The Navy, as the lead service for the joint Integrated Defensive Electronic Countermeasure (IDECM) system, awarded an IDECM engineering and manufacturing development contract in 1996. The IDECM is the ASPJ replacement for the Navy's F-18E/F aircraft. The IDECM contains an RF subsystem consisting of an onboard techniques generator and a towed transmitter decoy. The techniques generator is actually a jammer receiver and processor. It is planned that this RF subsystem will have potential application on the B-1B as well as other platforms, such as the U-2 and TIER II+. The IDECM towed decoy also has application on the F-15.
The ASPJ, though terminated, has found use as a contingency asset. It is presently installed in F-18s and being used in the Bosnia operations area. Once it successfully completed the operational evaluation, by the end of 1996 it was installed in the F-14D using existing assets.
The ALQ-131 and ALQ-184 are the Air Force's two primary external electronic warfare pod systems. In Air Force service, they are carried externally by the A-10 and Lockheed Martin F-16. Acquisition of the ALQ-131, manufactured by Northrop Grumman, ended in 1989, while acquisition of the ALQ-184, manufactured by Raytheon, concluded in 1998. The most pressing need for the ALQ-131 and ALQ-184 pods is for test equipment. Both test sets are facing serious obsolescence issues and lack of spare parts and/or repair support from the original equipment manufacturers.
The Army has taken a significant step in modernizing helicopter survivability equipment with the introduction of the Advanced Threat Radar Jammer (ATRJ) and the award of the Advanced Threat Infrared Countermeasure (ATIRCM) system. The ATRJ is an integrated system with the jammer's receiver and processor also functioning as a radar warning device. This dual function negates the need for a separate radar warning receiver, which reduces future acquisition and support costs. The ATRJ has the capability to generate the more exotic countermeasure techniques needed to defeat the most sophisticated surface-to-air weapon systems.
The Partnership Process for EW Acquisition was commissioned in June 1995 by Darleen Druyun, the Acting Assistant Secretary of the Air Force (Acquisition), and Lt Gen Howard W. Leaf (USAF, Ret), the Director of Air Force Test and Evaluation. Lt Gen Ralph E. Eberhart, then the Air Force Deputy Chief of Staff for Plans and Operations, agreed to co-sponsor the effort in January 1996 and coined the term "Partnership Process." The Partnership members from the military Air Force, Navy, and industry EW community represented organizations with functional responsibilities across the gamut of EW acquisition (for example, acquisition, operations, logistics, requirements, test and evaluation, modeling and simulation).

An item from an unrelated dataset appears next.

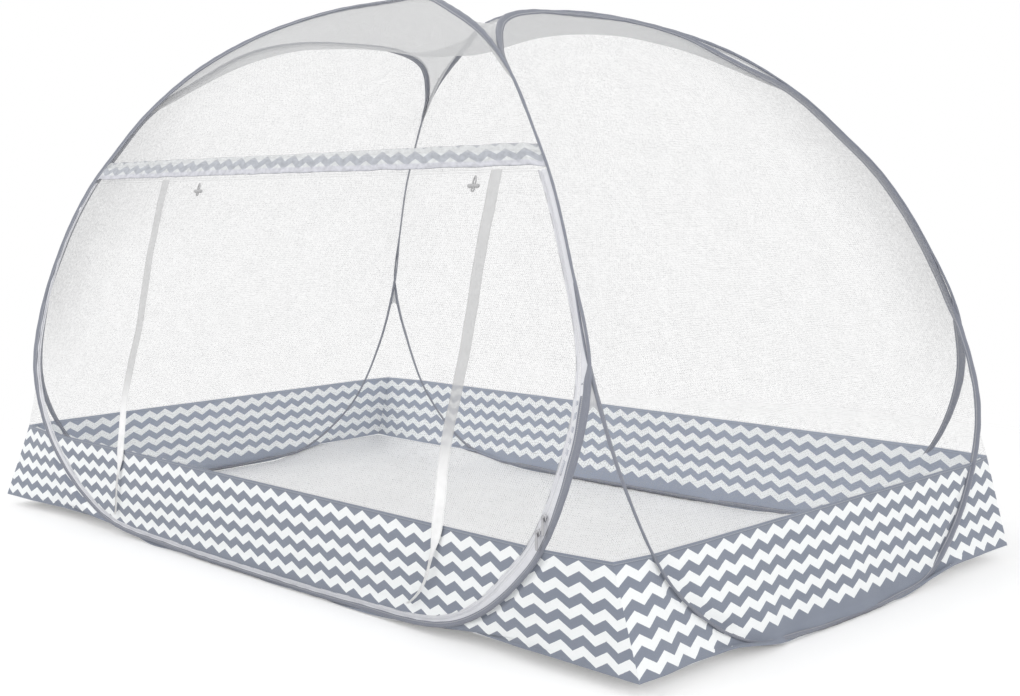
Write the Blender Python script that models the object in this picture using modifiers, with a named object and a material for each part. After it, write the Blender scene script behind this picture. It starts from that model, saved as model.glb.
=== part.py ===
"""A folding mosquito net: four sprung wire hoops, one on each side, sewn together at the corners.

Metres, +Z up. X runs along the long sides, and the front, with the door, faces -Y.
Each side is worked out in its own measures: along it from its middle, out from the net's
centre, and up. The two long sides are alike, and so are the two short ones.
"""

import math

import bmesh
import bpy
from mathutils import Matrix, Vector

# Hem of the skirt, which lifts a little at the corners, and the sheet that it stands on
HEM_LOW = 0.0018
HEM_CORNER = Vector((1.006, 0.586, 0.0280))
SKIRT_TOP_CORNER = Vector((0.955, 0.588, 0.210))
SKIRT_TOP = SKIRT_TOP_CORNER.z
FLOOR_HALF = Vector((0.985, 0.562, 0.0004))

# Half of a hoop from the middle of its foot to the middle of its top: along, out, up
LONG_FOOT = [
    (0.0000, 0.5850, 0.0058),
    (0.3050, 0.5858, 0.0092),
    (0.5920, 0.5905, 0.0325),
    (0.7900, 0.6040, 0.1650),
    (0.8840, 0.6012, 0.3370),
]
SHORT_FOOT = [
    (0.0000, 1.0060, 0.0060),
    (0.1430, 1.0050, 0.0100),
    (0.3040, 0.9950, 0.0300),
    (0.4630, 0.9760, 0.1440),
    (0.5535, 0.9520, 0.3140),
]
CORNER_SEAM = [
    (0.8970, 0.5725, 0.4980),
    (0.8320, 0.5430, 0.6585),
    (0.7620, 0.5080, 0.7825),
    (0.6860, 0.4720, 0.8735),
    (0.5960, 0.4290, 0.9665),
]
LONG_ARCH = [
    (0.4665, 0.3700, 1.0550),
    (0.3135, 0.3095, 1.1195),
    (0.1600, 0.2345, 1.1605),
    (0.0000, 0.1935, 1.1705),
]
SHORT_ARCH = [
    (0.3600, 0.4945, 1.0295),
    (0.2710, 0.4130, 1.0895),
    (0.1520, 0.3735, 1.1160),
    (0.0000, 0.3590, 1.1205),
]
FREE_STEPS, SEAM_STEPS = 3, 2

# Hoop: spring wire, the crimped joint of its ends, and the tape folded round it
WIRE_RADIUS = 0.0012
FERRULE_BORE, FERRULE_RADIUS, FERRULE_LENGTH = 0.0015, 0.0021, 0.034
SEAM_SHIFT = 0.0080
TAPE_POCKET, TAPE_DEPTH, TAPE_CLOTH = 0.0043, 0.0125, 0.0007
SLIT_HALF = 0.0014
OUTER_EDGE = 0.0085
SLOPE_REACH = 0.012

# Cloths
MESH_CLOTH, SKIRT_CLOTH, ROOF_CLOTH = 0.0006, 0.0009, 0.0007
PANEL_INSET = 0.0080
LEAST_HALF_ROW = 0.045
ROOF_EDGE = 0.0100
GAP = 0.0005
ROOF_CROWN = 1.128

# Door: zip tapes round the front hoop, coil between them, band across its head
HEADER_LOW, HEADER_HIGH, HEADER_BULGE = 0.812, 0.850, 0.0050
HEADER_STANDOFF = 0.0022
FRAME_TAPE = (0.0080, 0.0195)
COIL = (0.0200, 0.0240)
DOOR_TAPE = (0.0250, 0.0345)
COIL_THICK, ZIP_CLOTH = 0.0022, 0.0008
DOOR_HEAD = 0.806
DOOR_INSET = DOOR_TAPE[1] + GAP
RIBBON_WIDTH, RIBBON_THICK, RIBBON_STANDOFF = 0.020, 0.0006, 0.0040
RIBBONS = {"left": (-0.410, -0.520), "right": (0.628, 0.545)}
RIBBON_FOOT, RIBBON_BEND = 0.062, 2.4
TIE_BELOW_HEAD, TIE_DROP, TIE_STANDOFF = 0.010, 0.016, 0.0042
TIES = {"left": -0.270, "right": 0.580}
TIE_CORD_RADIUS, TIE_SPREAD = 0.0010, 0.0028
TOGGLE_RADIUS, TOGGLE_LENGTH = 0.0024, 0.019
SLIDER_HEIGHTS = {"upper": (0.262, 0.315, 0.370), "lower": (0.236, 0.185, 0.140)}
SLIDER_OUTLINE = [
    (-0.0034, -0.0055),
    (0.0034, -0.0055),
    (0.0042, 0.0010),
    (0.0030, 0.0055),
    (-0.0030, 0.0055),
    (-0.0042, 0.0010),
]
PULL_HALF_WIDTHS = [(0.0012, 0), (0.0020, 0.006), (0.0026, 0.020), (0.0018, 0.025)]
PULL_STANDOFF, PULL_THICK = 0.0034, 0.0010


def mirrored(point):
    return Vector((-point[0], point[1], point[2]))


def catmull_rom(p0, p1, p2, p3, t):
    square = 2 * p0 - 5 * p1 + 4 * p2 - p3
    cube = 3 * p1 - p0 - 3 * p2 + p3
    return 0.5 * (2 * p1 + (p2 - p0) * t + square * t**2 + cube * t**3)


def half_hoop(foot, seam, arch):
    """Points of half a hoop, close together, through the given ones."""
    knots = [Vector(p) for p in foot + seam + arch]
    chain = [mirrored(knots[1]), *knots, mirrored(knots[-2])]
    points = []
    for i in range(len(knots) - 1):
        on_seam = len(foot) <= i < len(foot) + len(seam) - 1
        steps = SEAM_STEPS if on_seam else FREE_STEPS
        points += [catmull_rom(*chain[i : i + 4], step / steps) for step in range(steps)]
    return points + [knots[-1]]


def slope_at(half, i):
    """The way up the cloth beside a point of half a hoop, read over a reach that spans its ripples."""
    toward_middle = 1 if 2 * i < len(half) else -1
    j = i
    span = Vector((0, 0, 0))
    while span.length < SLOPE_REACH:
        j += toward_middle
        span = Vector((0, half[j].y - half[i].y, half[j].z - half[i].z))
    opposite = half[max(i - toward_middle, 0)] if toward_middle > 0 else half[min(i + 1, len(half) - 1)]
    if (Vector((0, opposite.y, opposite.z)) - Vector((0, half[i].y, half[i].z))).length > SLOPE_REACH:
        span = Vector((0, half[j].y - opposite.y, half[j].z - opposite.z))
    return span.normalized() * (1 if span.z > 0 else -1)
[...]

The Partnership Process looks beyond technical specifications, to place the focus on system suitability/performance based on the concept of military worth to tactics and campaigns, then best solutions based on cost and schedule constraints. The Partnership Process has drawn on lessons learned from world-class companies to redesign the process of EW acquisition. The changes instituted by the Partnership provide great benefits to the EW community and the warfighter and should serve as the model for reforming other areas of acquisition.